_SOURCE EXCERPT_
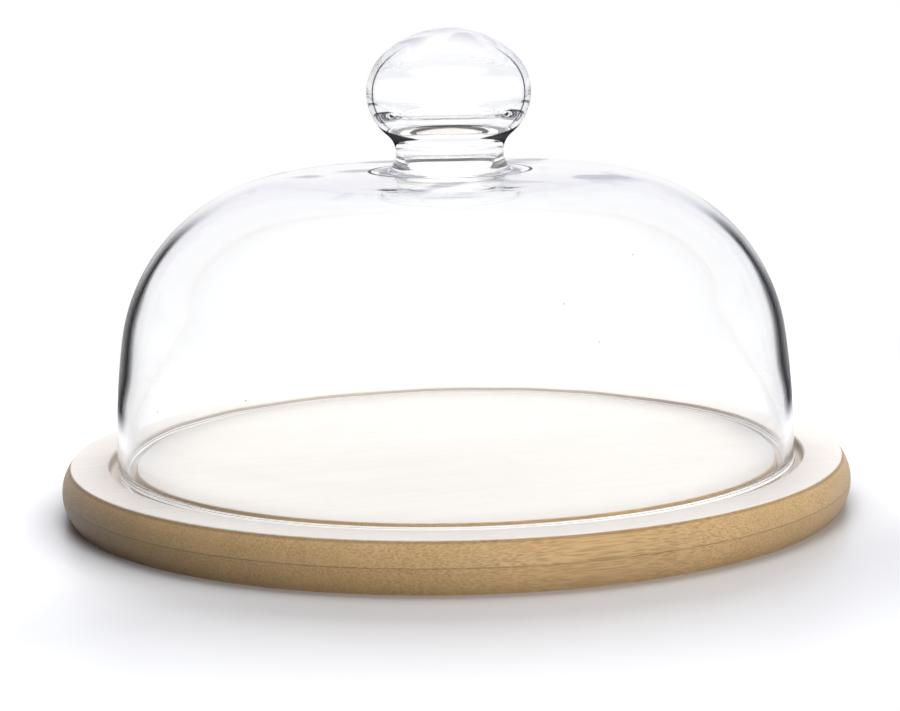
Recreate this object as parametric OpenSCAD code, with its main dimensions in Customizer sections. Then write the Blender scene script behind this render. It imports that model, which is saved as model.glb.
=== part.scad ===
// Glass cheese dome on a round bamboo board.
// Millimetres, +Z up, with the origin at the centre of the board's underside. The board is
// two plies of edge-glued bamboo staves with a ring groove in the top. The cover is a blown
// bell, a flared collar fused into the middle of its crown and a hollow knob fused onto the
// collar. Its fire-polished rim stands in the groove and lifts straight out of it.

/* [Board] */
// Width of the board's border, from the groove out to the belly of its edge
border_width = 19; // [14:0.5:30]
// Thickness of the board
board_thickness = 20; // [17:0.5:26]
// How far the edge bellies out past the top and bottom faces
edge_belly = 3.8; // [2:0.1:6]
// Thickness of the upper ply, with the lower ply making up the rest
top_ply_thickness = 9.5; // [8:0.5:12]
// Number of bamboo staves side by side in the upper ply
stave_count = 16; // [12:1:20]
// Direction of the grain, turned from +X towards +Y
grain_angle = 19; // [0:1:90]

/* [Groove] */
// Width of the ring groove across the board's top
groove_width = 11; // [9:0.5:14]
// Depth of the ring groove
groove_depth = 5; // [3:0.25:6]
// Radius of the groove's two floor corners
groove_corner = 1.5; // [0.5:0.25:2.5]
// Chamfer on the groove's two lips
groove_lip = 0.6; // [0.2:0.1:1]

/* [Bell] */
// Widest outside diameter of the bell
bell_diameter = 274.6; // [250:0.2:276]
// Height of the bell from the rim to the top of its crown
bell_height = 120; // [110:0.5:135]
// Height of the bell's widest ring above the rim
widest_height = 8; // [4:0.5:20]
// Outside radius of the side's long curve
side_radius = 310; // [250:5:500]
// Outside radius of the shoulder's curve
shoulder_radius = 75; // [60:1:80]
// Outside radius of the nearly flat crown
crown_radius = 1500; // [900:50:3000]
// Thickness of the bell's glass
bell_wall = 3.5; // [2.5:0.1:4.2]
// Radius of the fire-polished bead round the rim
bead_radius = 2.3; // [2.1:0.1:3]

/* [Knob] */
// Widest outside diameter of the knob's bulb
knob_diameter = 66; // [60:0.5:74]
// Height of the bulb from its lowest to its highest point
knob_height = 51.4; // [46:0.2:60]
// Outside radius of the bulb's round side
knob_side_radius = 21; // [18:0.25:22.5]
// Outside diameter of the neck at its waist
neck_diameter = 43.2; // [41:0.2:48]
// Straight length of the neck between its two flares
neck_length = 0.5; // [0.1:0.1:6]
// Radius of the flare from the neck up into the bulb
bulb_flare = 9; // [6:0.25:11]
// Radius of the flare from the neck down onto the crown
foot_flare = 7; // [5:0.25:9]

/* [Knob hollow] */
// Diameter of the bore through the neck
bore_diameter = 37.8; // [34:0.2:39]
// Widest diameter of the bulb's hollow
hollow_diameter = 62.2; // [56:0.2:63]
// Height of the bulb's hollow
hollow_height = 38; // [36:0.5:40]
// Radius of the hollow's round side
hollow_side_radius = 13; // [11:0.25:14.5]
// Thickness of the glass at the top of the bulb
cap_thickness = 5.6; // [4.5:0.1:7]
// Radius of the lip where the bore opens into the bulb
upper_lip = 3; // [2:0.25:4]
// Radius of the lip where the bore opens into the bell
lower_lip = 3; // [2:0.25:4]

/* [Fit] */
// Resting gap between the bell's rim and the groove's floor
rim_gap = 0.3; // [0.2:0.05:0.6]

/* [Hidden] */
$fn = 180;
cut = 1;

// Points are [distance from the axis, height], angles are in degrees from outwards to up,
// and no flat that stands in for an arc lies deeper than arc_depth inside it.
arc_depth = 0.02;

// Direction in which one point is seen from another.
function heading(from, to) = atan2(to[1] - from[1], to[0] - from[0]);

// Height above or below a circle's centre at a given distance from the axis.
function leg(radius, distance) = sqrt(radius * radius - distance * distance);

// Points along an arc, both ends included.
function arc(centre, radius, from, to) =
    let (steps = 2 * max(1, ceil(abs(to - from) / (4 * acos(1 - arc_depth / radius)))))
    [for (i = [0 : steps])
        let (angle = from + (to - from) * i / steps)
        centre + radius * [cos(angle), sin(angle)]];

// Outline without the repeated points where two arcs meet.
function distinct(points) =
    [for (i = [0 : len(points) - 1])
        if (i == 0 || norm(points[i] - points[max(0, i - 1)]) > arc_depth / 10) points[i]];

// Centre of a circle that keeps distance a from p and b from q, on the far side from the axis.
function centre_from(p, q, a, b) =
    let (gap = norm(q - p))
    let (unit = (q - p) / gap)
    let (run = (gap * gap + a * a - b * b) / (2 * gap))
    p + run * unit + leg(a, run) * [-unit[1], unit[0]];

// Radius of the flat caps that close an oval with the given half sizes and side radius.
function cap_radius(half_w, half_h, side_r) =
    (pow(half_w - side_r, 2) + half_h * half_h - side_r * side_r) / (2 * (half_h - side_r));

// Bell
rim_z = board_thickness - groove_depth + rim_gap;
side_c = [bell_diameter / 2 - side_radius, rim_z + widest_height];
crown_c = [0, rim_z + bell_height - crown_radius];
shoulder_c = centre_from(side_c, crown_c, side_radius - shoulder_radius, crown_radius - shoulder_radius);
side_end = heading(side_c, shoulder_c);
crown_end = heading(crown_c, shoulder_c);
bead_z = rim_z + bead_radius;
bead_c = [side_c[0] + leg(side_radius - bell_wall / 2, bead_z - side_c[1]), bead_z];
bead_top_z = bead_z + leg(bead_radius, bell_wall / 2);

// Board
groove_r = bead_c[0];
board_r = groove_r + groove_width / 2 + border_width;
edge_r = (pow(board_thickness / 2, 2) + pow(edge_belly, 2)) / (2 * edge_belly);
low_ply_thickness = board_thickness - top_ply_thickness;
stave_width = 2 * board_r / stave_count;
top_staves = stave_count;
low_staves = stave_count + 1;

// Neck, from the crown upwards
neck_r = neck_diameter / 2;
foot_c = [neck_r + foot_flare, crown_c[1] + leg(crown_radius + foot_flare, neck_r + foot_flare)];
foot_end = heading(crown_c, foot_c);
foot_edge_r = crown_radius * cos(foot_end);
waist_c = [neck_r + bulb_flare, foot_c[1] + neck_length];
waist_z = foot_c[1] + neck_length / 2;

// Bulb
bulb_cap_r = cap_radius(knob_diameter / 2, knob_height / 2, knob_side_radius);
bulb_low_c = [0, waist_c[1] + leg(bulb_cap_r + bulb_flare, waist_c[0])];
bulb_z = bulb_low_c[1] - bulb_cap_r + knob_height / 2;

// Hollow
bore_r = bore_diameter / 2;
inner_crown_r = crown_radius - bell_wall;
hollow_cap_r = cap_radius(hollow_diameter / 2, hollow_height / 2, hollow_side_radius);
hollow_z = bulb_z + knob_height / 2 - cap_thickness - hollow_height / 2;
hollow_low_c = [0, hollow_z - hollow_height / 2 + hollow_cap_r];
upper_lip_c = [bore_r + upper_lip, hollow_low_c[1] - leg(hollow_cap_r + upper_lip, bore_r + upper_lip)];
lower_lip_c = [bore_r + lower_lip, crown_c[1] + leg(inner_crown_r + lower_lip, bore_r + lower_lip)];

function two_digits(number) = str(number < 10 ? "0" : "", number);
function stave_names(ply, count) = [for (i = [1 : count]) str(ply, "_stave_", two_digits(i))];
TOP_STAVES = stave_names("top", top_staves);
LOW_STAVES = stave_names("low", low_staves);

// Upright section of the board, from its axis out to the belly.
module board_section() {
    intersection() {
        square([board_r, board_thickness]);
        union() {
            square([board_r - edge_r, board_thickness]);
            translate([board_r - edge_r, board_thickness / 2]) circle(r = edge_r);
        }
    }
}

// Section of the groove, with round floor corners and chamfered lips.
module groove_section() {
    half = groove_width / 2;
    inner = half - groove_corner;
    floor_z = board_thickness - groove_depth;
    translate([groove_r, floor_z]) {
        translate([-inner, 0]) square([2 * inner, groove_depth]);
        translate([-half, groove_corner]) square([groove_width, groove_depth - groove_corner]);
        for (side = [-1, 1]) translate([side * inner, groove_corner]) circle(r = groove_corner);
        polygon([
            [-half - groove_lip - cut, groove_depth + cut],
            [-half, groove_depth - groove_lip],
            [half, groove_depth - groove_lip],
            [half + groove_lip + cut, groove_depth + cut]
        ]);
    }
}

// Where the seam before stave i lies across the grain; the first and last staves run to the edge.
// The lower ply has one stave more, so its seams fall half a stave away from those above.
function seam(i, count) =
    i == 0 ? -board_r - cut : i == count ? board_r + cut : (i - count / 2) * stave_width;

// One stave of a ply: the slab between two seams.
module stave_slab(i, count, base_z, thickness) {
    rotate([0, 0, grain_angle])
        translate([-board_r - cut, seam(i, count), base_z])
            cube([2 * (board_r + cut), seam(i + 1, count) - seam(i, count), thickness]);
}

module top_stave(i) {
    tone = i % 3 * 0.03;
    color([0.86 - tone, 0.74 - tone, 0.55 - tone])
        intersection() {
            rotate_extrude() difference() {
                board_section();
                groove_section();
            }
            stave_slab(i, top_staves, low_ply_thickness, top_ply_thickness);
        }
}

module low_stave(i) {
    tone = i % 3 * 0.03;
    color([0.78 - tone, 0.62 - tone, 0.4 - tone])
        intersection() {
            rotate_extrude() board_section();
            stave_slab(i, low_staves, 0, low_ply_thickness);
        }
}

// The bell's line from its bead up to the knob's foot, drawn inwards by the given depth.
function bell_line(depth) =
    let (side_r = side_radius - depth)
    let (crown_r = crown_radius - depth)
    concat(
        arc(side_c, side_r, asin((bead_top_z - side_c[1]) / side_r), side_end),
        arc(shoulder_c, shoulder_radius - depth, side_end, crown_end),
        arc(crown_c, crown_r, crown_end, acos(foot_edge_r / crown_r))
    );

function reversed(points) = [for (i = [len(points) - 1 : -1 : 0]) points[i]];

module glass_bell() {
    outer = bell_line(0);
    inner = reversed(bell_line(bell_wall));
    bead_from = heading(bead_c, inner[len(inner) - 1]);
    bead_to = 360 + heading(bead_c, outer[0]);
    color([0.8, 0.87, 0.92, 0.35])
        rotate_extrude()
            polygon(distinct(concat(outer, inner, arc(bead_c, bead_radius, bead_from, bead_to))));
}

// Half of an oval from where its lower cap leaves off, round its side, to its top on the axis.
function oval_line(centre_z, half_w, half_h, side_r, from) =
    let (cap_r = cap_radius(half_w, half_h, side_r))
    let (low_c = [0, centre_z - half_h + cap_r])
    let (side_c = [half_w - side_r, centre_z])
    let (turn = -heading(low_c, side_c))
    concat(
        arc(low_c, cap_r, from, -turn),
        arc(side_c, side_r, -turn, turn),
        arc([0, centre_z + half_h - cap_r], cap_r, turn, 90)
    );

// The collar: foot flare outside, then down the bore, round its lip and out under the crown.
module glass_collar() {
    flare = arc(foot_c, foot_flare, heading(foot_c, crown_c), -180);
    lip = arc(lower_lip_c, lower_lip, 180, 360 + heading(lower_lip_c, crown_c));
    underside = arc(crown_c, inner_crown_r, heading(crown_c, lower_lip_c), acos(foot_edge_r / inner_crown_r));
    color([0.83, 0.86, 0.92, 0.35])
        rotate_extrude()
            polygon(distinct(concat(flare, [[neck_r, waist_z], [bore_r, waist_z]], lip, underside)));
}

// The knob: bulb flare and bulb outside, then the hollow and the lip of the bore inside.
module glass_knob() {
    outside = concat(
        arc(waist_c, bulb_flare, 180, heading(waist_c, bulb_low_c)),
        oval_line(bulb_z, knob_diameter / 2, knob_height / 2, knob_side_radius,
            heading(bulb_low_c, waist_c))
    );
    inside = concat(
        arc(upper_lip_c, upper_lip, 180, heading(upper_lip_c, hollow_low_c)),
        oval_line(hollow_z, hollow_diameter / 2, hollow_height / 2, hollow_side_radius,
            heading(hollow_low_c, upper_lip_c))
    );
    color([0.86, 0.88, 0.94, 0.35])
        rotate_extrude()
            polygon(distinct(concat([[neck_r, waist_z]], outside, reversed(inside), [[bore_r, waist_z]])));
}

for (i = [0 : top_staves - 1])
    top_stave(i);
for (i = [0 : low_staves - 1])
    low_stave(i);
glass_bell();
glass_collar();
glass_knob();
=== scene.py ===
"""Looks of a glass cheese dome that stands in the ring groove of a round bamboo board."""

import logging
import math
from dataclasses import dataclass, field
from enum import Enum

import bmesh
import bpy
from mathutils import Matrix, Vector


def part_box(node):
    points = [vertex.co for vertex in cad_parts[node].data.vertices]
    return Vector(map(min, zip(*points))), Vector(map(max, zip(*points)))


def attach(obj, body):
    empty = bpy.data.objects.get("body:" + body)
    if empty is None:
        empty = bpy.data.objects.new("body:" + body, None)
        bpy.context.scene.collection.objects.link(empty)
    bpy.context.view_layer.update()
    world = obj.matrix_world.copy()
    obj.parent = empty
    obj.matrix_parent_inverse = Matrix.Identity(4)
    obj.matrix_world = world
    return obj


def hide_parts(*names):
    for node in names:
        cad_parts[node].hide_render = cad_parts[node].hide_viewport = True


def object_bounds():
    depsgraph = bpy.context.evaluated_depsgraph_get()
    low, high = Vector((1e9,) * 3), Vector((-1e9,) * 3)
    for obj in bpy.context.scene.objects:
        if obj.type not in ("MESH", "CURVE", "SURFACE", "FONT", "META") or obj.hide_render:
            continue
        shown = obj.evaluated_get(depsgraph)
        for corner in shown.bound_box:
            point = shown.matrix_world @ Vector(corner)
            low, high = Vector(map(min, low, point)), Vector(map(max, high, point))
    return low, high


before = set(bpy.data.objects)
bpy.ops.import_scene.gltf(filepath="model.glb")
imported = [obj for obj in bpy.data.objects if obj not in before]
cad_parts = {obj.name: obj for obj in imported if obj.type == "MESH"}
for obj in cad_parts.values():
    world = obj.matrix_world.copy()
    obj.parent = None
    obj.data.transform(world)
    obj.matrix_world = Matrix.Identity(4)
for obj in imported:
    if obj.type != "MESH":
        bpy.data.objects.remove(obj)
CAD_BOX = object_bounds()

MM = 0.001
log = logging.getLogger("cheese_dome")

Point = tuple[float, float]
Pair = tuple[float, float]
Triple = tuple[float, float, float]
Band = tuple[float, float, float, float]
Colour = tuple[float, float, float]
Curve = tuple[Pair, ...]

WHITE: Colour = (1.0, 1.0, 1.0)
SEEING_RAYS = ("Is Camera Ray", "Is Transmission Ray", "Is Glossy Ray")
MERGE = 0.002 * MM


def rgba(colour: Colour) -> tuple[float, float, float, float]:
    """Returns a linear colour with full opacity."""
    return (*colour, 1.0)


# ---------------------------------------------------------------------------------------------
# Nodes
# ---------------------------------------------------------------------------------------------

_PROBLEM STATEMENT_
Quote only the lines running from the line that holds "the bore inside." to the line that holds "cad_parts[node].hide_render = cad_parts[node].hide_viewport", both ends included.

_TASK RESULT_
// The knob: bulb flare and bulb outside, then the hollow and the lip of the bore inside.
module glass_knob() {
    outside = concat(
        arc(waist_c, bulb_flare, 180, heading(waist_c, bulb_low_c)),
        oval_line(bulb_z, knob_diameter / 2, knob_height / 2, knob_side_radius,
            heading(bulb_low_c, waist_c))
    );
    inside = concat(
        arc(upper_lip_c, upper_lip, 180, heading(upper_lip_c, hollow_low_c)),
        oval_line(hollow_z, hollow_diameter / 2, hollow_height / 2, hollow_side_radius,
            heading(hollow_low_c, upper_lip_c))
    );
    color([0.86, 0.88, 0.94, 0.35])
        rotate_extrude()
            polygon(distinct(concat([[neck_r, waist_z]], outside, reversed(inside), [[bore_r, waist_z]])));
}

for (i = [0 : top_staves - 1])
    top_stave(i);
for (i = [0 : low_staves - 1])
    low_stave(i);
glass_bell();
glass_collar();
glass_knob();
=== scene.py ===
"""Looks of a glass cheese dome that stands in the ring groove of a round bamboo board."""

import logging
import math
from dataclasses import dataclass, field
from enum import Enum

import bmesh
import bpy
from mathutils import Matrix, Vector


def part_box(node):
    points = [vertex.co for vertex in cad_parts[node].data.vertices]
    return Vector(map(min, zip(*points))), Vector(map(max, zip(*points)))


def attach(obj, body):
    empty = bpy.data.objects.get("body:" + body)
    if empty is None:
        empty = bpy.data.objects.new("body:" + body, None)
        bpy.context.scene.collection.objects.link(empty)
    bpy.context.view_layer.update()
    world = obj.matrix_world.copy()
    obj.parent = empty
    obj.matrix_parent_inverse = Matrix.Identity(4)
    obj.matrix_world = world
    return obj


def hide_parts(*names):
    for node in names:
        cad_parts[node].hide_render = cad_parts[node].hide_viewport = True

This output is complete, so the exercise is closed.